Exercise prompt:
Repeat the lines of the data that follow, please, starting at the first and stopping after the one with "return block((-x, x), (-y, y), (lid_board_low".
* start *
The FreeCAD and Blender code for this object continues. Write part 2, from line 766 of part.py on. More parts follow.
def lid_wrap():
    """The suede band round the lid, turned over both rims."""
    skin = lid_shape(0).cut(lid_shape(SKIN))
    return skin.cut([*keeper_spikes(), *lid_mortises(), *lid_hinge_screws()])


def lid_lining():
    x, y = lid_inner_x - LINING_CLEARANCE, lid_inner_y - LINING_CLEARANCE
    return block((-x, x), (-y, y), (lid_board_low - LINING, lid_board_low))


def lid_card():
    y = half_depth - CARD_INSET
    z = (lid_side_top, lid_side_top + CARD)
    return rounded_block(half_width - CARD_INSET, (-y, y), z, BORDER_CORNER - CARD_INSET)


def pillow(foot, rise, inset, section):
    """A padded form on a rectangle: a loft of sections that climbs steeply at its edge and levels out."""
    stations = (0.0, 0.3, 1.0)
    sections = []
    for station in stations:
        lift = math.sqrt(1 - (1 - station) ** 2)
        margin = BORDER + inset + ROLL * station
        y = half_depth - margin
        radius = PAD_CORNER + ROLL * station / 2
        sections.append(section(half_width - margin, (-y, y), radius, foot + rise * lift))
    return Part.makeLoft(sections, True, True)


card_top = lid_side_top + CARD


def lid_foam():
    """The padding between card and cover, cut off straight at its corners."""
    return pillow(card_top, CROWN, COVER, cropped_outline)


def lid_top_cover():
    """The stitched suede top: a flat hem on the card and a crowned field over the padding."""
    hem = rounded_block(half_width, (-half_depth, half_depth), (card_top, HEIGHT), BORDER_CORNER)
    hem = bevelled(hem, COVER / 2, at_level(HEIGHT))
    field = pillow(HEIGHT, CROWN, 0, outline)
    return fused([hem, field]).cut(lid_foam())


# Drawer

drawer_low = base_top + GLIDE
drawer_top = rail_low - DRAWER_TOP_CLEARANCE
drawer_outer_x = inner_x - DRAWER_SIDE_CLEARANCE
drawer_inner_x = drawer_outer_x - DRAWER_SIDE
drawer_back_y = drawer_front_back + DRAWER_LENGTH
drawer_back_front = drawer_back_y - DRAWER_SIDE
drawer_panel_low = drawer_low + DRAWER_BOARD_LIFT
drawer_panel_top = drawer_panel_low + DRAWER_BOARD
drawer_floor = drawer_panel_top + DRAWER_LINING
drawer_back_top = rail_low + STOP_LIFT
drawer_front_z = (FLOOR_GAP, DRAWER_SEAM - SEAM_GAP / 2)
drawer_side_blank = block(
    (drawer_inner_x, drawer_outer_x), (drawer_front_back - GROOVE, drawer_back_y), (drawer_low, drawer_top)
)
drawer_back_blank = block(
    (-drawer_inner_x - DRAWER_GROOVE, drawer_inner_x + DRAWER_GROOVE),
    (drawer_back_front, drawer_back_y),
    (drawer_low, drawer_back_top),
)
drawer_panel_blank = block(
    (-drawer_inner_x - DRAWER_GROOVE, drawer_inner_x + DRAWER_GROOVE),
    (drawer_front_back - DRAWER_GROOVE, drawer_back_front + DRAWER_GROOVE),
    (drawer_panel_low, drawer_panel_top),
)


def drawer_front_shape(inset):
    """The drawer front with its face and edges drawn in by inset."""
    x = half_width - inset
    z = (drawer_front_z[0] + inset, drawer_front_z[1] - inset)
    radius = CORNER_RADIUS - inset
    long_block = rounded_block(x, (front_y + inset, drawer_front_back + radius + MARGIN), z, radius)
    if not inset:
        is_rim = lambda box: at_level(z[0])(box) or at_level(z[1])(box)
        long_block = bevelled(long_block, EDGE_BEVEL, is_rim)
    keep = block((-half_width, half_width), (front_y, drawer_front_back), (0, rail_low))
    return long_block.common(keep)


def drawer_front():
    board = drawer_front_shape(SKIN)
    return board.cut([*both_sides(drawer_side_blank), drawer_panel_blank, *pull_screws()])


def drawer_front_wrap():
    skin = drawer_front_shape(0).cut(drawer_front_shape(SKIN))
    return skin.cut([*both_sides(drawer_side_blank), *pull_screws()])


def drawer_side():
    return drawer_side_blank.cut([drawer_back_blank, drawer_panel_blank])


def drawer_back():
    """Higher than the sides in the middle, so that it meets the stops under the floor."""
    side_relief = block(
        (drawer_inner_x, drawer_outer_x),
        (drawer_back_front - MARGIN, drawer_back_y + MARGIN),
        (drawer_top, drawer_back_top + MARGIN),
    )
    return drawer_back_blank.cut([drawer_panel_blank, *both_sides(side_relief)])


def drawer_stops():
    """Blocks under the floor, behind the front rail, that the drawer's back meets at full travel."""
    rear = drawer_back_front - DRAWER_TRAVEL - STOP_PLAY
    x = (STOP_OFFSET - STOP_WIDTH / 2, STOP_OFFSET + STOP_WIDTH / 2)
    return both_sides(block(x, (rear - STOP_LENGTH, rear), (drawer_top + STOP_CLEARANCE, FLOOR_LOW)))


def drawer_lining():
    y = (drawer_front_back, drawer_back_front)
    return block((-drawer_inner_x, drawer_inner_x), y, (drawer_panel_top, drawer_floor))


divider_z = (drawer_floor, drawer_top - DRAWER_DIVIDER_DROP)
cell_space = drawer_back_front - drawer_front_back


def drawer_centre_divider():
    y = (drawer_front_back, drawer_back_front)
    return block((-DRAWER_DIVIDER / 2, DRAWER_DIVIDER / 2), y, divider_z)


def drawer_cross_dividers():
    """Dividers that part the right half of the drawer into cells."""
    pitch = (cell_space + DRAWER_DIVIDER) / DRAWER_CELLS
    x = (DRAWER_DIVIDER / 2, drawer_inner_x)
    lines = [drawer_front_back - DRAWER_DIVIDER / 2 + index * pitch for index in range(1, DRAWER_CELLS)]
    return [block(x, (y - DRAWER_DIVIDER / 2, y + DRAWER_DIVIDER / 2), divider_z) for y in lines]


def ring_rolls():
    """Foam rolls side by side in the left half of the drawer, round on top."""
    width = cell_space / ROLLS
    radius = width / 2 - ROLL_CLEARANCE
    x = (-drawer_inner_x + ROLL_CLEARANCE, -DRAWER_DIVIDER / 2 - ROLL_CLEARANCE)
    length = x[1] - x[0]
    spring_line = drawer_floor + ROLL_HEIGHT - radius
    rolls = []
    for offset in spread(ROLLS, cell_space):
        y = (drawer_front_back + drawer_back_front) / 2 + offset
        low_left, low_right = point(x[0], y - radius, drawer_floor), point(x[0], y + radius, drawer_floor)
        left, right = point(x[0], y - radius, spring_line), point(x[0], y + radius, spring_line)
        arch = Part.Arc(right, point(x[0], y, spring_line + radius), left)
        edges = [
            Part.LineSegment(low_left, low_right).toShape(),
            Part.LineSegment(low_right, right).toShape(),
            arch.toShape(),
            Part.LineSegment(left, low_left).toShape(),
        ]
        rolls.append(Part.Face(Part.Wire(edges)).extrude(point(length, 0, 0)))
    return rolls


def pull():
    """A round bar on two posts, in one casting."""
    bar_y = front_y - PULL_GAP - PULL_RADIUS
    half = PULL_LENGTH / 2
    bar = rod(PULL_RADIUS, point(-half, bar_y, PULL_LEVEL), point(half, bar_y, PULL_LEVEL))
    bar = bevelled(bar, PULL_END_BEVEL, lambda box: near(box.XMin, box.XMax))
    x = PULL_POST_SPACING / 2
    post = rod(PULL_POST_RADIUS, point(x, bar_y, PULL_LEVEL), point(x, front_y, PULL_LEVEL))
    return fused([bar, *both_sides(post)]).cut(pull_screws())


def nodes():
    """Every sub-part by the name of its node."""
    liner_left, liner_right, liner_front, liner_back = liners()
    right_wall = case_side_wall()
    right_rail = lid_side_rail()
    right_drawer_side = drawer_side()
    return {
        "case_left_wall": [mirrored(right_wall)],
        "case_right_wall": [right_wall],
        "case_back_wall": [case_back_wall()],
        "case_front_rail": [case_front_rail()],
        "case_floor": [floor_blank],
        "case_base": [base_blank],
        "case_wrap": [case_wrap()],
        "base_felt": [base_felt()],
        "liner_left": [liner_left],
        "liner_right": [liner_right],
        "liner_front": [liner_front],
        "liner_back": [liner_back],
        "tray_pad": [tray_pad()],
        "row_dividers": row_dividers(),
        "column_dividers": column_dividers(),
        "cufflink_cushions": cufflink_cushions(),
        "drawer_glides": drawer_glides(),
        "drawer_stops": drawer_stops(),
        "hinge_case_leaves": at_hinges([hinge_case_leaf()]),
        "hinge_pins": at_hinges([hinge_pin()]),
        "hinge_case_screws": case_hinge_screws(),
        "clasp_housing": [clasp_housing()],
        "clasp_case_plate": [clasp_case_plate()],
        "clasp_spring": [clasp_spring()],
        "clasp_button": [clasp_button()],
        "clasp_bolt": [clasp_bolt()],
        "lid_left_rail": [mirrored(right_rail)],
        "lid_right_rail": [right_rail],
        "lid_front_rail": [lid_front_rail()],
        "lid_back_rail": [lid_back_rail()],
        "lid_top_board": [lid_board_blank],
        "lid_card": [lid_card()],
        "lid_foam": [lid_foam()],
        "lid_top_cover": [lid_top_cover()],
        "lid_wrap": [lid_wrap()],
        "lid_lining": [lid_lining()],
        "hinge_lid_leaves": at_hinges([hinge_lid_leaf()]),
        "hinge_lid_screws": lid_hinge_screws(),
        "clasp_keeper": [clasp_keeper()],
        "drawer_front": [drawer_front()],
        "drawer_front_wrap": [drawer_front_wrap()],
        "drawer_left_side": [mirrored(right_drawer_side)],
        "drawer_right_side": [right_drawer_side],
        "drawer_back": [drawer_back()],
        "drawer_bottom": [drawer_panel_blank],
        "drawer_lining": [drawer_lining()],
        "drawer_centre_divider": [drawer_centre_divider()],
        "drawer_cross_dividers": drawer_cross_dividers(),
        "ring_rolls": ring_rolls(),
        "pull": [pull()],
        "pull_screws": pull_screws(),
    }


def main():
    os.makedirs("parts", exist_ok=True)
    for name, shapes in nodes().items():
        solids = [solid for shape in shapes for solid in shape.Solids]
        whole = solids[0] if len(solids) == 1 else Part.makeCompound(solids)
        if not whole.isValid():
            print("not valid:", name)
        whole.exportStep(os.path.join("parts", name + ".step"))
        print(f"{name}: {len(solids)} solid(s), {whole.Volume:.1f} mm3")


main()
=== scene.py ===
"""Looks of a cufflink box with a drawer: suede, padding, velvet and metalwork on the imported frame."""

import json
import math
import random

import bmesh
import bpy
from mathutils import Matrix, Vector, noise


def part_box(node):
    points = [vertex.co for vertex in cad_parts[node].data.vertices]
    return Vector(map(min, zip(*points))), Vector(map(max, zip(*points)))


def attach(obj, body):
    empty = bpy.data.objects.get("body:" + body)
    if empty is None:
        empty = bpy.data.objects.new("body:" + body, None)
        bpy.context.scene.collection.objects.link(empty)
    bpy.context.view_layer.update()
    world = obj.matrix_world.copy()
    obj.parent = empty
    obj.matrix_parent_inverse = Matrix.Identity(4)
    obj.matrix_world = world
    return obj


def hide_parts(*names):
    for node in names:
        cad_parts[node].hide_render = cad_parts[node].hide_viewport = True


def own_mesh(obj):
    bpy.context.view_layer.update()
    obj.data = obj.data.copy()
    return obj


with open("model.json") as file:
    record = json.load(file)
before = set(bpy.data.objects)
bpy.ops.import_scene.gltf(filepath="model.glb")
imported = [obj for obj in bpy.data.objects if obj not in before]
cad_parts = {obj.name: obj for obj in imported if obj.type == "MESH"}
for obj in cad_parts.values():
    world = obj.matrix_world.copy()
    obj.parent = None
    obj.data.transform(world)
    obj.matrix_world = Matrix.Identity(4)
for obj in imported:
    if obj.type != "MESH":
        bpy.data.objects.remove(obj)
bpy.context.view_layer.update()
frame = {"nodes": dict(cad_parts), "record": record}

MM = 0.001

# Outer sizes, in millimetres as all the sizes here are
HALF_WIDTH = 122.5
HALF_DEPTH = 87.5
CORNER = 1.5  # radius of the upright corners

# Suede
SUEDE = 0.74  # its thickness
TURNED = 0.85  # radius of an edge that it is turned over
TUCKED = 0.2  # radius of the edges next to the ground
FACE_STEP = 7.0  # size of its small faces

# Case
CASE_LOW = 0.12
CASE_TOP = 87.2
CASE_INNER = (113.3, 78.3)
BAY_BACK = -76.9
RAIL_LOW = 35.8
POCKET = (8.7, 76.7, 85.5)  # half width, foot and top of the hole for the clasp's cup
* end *
The answer:
The FreeCAD and Blender code for this object continues. Write part 2, from line 766 of part.py on. More parts follow.
def lid_wrap():
    """The suede band round the lid, turned over both rims."""
    skin = lid_shape(0).cut(lid_shape(SKIN))
    return skin.cut([*keeper_spikes(), *lid_mortises(), *lid_hinge_screws()])


def lid_lining():
    x, y = lid_inner_x - LINING_CLEARANCE, lid_inner_y - LINING_CLEARANCE
    return block((-x, x), (-y, y), (lid_board_low - LINING, lid_board_low))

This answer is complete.